Franchise owners operating as independent business entities may have slightly different payroll structures than corporate-owned locations.
Anyone moving into management or receiving relocation support should review their tax situation. A quick consultation with a tax advisor familiar with food service employment can prevent surprises during filing season.
Questions People Ask About McDonald's Career Path
Q: How long does it take to go from crew member to restaurant manager at McDonald's?
Timelines vary, but a common range is 3 to 5 years for someone actively pursuing promotions and completing training programs. Some locations move faster based on turnover and local demand for managers.

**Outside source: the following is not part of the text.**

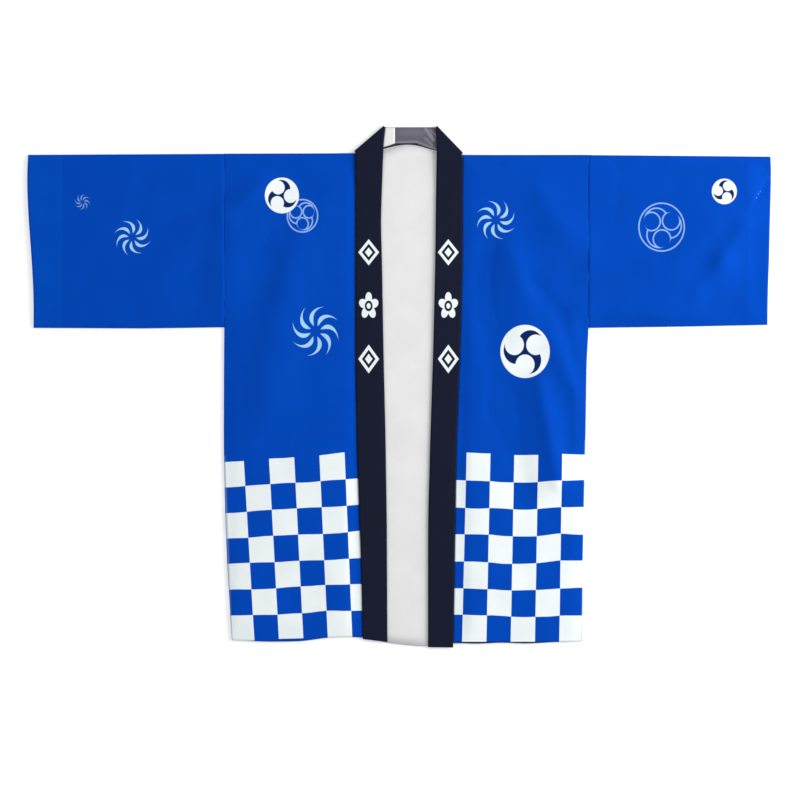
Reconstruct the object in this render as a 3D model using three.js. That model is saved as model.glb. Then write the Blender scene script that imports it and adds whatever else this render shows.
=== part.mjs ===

Q: Does McDonald's pay for college?
The Archways to Opportunity program provides tuition assistance, but it covers partner institutions and has eligibility requirements tied to hours worked and tenure. It is not a blanket college scholarship.
Q: Can McDonald's crew members transfer to corporate without a degree?
It happens, though it depends on the role. Field consultant and training positions often prioritize store experience over formal education. Marketing, finance, and IT roles typically require a degree.
Q: Are McDonald's benefits the same at every location?
No. Corporate-owned locations and franchise-owned locations can offer different benefit packages. Checking directly with your specific store's management is the best way to confirm what is available.
Q: Is the McDonald's career path worth it compared to other fast food chains?
McDonald's has one of the largest internal promotion pipelines in the fast food industry. The sheer number of locations creates more openings at every level. That scale advantage is hard to match at smaller chains.
Conclusion
A McDonald's career path works best for people who commit to the system for multiple years. The crew members who reach corporate are the ones who treated restaurant management as a real career stage.
Skipping levels or treating each role as temporary tends to stall momentum before the system pays off. The opportunity exists, but it demands patience and a willingness to learn the business from the grill up.